- What the task asks:
Every line of the material below must be repeated exactly.

- Given information:
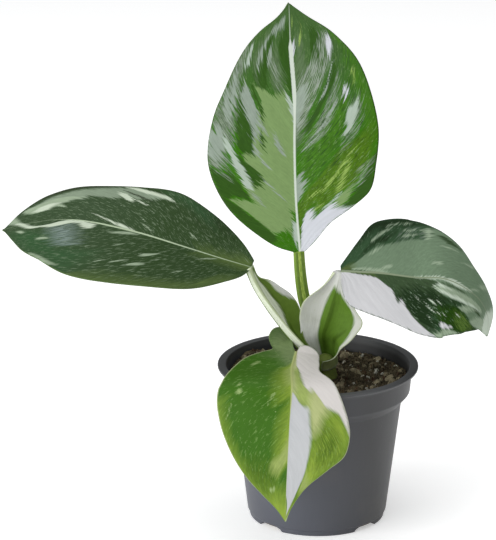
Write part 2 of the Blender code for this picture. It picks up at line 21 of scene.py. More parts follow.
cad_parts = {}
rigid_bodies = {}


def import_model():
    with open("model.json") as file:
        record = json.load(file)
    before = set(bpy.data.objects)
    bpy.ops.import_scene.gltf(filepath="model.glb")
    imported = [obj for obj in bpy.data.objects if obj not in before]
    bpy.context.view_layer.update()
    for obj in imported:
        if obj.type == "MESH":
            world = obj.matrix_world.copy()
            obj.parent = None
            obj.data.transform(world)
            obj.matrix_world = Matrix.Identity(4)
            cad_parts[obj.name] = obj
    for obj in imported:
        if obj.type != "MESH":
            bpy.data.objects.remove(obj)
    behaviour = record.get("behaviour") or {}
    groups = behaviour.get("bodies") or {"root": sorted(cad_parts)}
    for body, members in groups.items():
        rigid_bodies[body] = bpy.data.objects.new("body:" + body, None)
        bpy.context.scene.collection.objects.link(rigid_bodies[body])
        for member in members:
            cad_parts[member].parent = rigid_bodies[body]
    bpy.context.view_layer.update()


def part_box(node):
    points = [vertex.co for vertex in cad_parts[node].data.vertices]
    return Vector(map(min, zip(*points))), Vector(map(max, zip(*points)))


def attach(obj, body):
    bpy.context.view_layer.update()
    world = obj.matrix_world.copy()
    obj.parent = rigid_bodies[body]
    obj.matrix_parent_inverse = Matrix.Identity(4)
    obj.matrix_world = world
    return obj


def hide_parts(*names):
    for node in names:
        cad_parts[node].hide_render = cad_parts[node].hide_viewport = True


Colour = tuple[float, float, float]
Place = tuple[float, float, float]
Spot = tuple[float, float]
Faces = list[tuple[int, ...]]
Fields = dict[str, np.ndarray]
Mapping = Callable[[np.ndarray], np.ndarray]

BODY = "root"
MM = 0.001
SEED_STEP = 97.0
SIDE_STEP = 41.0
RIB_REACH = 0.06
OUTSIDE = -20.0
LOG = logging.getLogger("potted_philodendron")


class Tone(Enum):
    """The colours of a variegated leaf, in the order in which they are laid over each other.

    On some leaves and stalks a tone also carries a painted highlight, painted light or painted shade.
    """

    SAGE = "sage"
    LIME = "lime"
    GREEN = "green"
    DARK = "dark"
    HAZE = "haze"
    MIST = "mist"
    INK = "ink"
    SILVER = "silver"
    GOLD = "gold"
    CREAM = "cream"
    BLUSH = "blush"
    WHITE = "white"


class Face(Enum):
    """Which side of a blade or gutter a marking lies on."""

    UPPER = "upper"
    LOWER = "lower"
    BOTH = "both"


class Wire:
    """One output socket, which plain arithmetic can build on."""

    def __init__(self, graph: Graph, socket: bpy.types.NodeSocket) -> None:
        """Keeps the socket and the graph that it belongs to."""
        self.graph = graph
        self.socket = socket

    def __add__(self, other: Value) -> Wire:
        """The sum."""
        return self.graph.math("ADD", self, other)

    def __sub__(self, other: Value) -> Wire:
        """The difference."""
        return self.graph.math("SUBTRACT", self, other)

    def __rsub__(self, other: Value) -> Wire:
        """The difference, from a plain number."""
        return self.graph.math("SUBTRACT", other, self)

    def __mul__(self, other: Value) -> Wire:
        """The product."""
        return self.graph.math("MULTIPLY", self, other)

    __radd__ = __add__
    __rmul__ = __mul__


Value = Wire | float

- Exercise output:
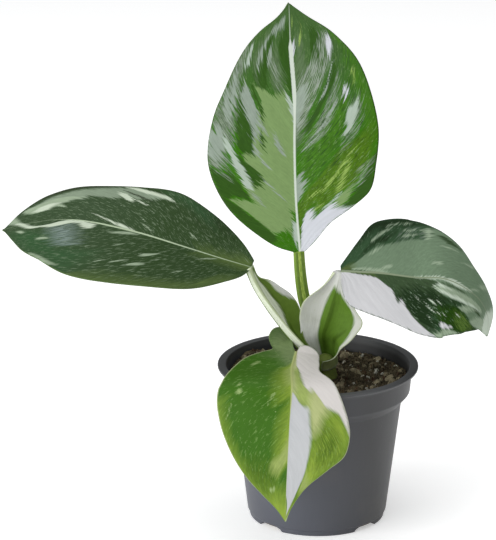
Write part 2 of the Blender code for this picture. It picks up at line 21 of scene.py. More parts follow.
cad_parts = {}
rigid_bodies = {}


def import_model():
    with open("model.json") as file:
        record = json.load(file)
    before = set(bpy.data.objects)
    bpy.ops.import_scene.gltf(filepath="model.glb")
    imported = [obj for obj in bpy.data.objects if obj not in before]
    bpy.context.view_layer.update()
    for obj in imported:
        if obj.type == "MESH":
            world = obj.matrix_world.copy()
            obj.parent = None
            obj.data.transform(world)
            obj.matrix_world = Matrix.Identity(4)
            cad_parts[obj.name] = obj
    for obj in imported:
        if obj.type != "MESH":
            bpy.data.objects.remove(obj)
    behaviour = record.get("behaviour") or {}
    groups = behaviour.get("bodies") or {"root": sorted(cad_parts)}
    for body, members in groups.items():
        rigid_bodies[body] = bpy.data.objects.new("body:" + body, None)
        bpy.context.scene.collection.objects.link(rigid_bodies[body])
        for member in members:
            cad_parts[member].parent = rigid_bodies[body]
    bpy.context.view_layer.update()


def part_box(node):
    points = [vertex.co for vertex in cad_parts[node].data.vertices]
    return Vector(map(min, zip(*points))), Vector(map(max, zip(*points)))


def attach(obj, body):
    bpy.context.view_layer.update()
    world = obj.matrix_world.copy()
    obj.parent = rigid_bodies[body]
    obj.matrix_parent_inverse = Matrix.Identity(4)
    obj.matrix_world = world
    return obj


def hide_parts(*names):
    for node in names:
        cad_parts[node].hide_render = cad_parts[node].hide_viewport = True


Colour = tuple[float, float, float]
Place = tuple[float, float, float]
Spot = tuple[float, float]
Faces = list[tuple[int, ...]]
Fields = dict[str, np.ndarray]
Mapping = Callable[[np.ndarray], np.ndarray]

BODY = "root"
MM = 0.001
SEED_STEP = 97.0
SIDE_STEP = 41.0
RIB_REACH = 0.06
OUTSIDE = -20.0
LOG = logging.getLogger("potted_philodendron")


class Tone(Enum):
    """The colours of a variegated leaf, in the order in which they are laid over each other.

    On some leaves and stalks a tone also carries a painted highlight, painted light or painted shade.
    """

    SAGE = "sage"
    LIME = "lime"
    GREEN = "green"
    DARK = "dark"
    HAZE = "haze"
    MIST = "mist"
    INK = "ink"
    SILVER = "silver"
    GOLD = "gold"
    CREAM = "cream"
    BLUSH = "blush"
    WHITE = "white"


class Face(Enum):
    """Which side of a blade or gutter a marking lies on."""

    UPPER = "upper"
    LOWER = "lower"
    BOTH = "both"


class Wire:
    """One output socket, which plain arithmetic can build on."""

    def __init__(self, graph: Graph, socket: bpy.types.NodeSocket) -> None:
        """Keeps the socket and the graph that it belongs to."""
        self.graph = graph
        self.socket = socket

    def __add__(self, other: Value) -> Wire:
        """The sum."""
        return self.graph.math("ADD", self, other)

    def __sub__(self, other: Value) -> Wire:
        """The difference."""
        return self.graph.math("SUBTRACT", self, other)

    def __rsub__(self, other: Value) -> Wire:
        """The difference, from a plain number."""
        return self.graph.math("SUBTRACT", other, self)

    def __mul__(self, other: Value) -> Wire:
        """The product."""
        return self.graph.math("MULTIPLY", self, other)

    __radd__ = __add__
    __rmul__ = __mul__


Value = Wire | float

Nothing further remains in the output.